Still, while it's early days, and many of the plans are, for now, a dog's breakfast, China is doing amazing things, one conference participant said.
Not surprisingly, although China wants to be seen as a good global citizen, the main push is self-interest.
This summer's Olympics provided an immediate jolt. China doesn't want foul air to spoil its coming-out extravaganza.
On top of that, pollution is taking a terrible health toll: It's among the country's leading causes of death. Climate change threatens to eliminate glaciers on the Tibetan Plateau that are the major source of water for China and much of Asia. Freak storms have unleashed death and economic destruction.
The car efficiency standards were inspired by looming fuel shortages and the soaring price of oil, which China must import.

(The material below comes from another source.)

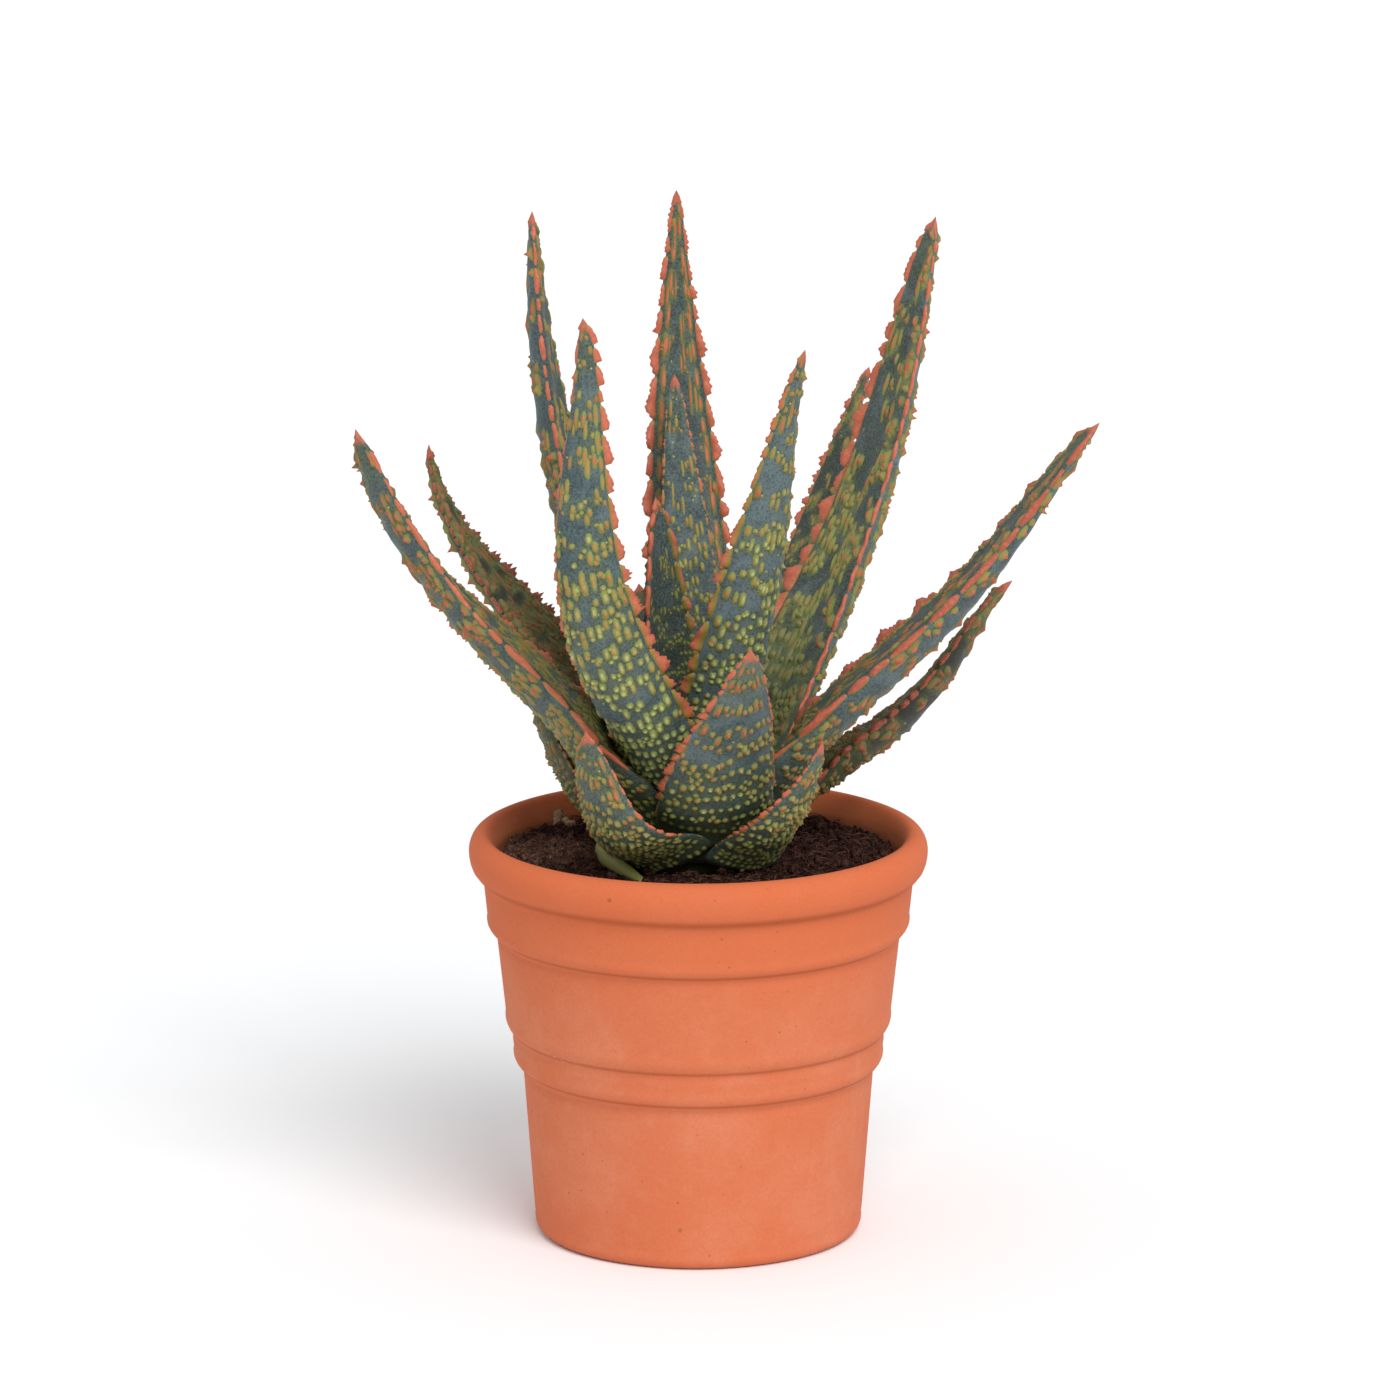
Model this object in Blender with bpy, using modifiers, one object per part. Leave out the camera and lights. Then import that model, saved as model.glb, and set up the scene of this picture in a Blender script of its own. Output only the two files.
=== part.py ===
"""Potted aloe: a rosette of toothed, spotted leaves standing in a stepped terracotta pot.

Metres, +Z up. The origin is the centre of the pot's underside, and the front of the plant faces -Y.
Each leaf, the stem, the soil and the pot is an object of its own.
"""
import math
import random

import bmesh
import bpy
from mathutils import Vector

MM = 0.001

# Pot, in millimetres: the outer side steps inwards three times on its way down
POT_HEIGHT = 116.6
RIM_RADIUS = 65.3
RIM_ROLL = 5.6
RIM_BOTTOM = 104.0
COLLAR_RADIUS = 60.6
COLLAR_BOTTOM = 90.0
BODY_RADIUS = 57.3
BODY_TAPER = 2.5
BODY_BOTTOM = 62.0
BAND_RADIUS = 53.0
BAND_BOTTOM = 50.8
FOOT_RADIUS = 49.9
BASE_RADIUS = 46.8
BASE_ROUND = 3.4
STEP_DROPS = (4.8, 6.4, 5.6)
STEP_BULGE = 1.2
STEP_LIP = 0.7
MOUTH_RADIUS = 58.0
MOUTH_ROLL = 3.2
FLOOR_RADIUS = 41.0
FLOOR_THICKNESS = 6.0
FLOOR_ROUND = 4.0
POT_STEPS = 44
DRAIN_COUNT = 3
DRAIN_CIRCLE_RADIUS = 22.0
DRAIN_RADIUS = 5.0
DRAIN_SIDES = 16

# Soil and stem, in millimetres
SOIL_LEVEL = 109.8
SOIL_GAP = 0.3
SOIL_LUMP = 1.6
SOIL_LUMP_RATE = 0.16
SOIL_STEPS = 30
SOIL_RINGS = 7
SOIL_EDGE_RADIUS = 55.0
FLAT_SOIL_RADIUS = 28.0
FLAT_SOIL_FADE = 7.0
MOUND_PLACE = (-38.0, -8.0)
MOUND_HEIGHT = 3.0
MOUND_SPREAD = 220.0
HOLE_FLOOR = 80.0
STEM_RADIUS = 14.0
STEM_STEPS = 28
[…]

And like forward thinkers here, Chinese leaders are also convinced there's gold in green. They dominate world trade in conventional exports. Why not in clean technology, too? For a start, China will soon introduce low-cost solar panels that are expected to take over the global market.
China also appears ready to be helpful with the next round of talks on emission targets. Under the agreement reached at Bali, targets are to be negotiated by the end of next year and come into effect in 2012. But that deal was a weak compromise, cobbled together just so the marathon conference wouldn't be viewed as a failure. With 200 nations divided into bickering groups, and complex issues to sort out, prospects for meeting the deadline are dim.
The key impasse is that the United States, backed by Canada, insists China accept commitments before it will move. China has given signs it will act, but wants a signal from the United States before it will go as far as it can. That could come soon after George W. Bush leaves office, since all three of the remaining presidential contenders support action on climate change.
The other message, though, is that China won't thump its chest about any of this. It doesn't want to be seen as a leader: It prefers stealth.
We're in for a diplomatic dance that's well worth watching with an open mind.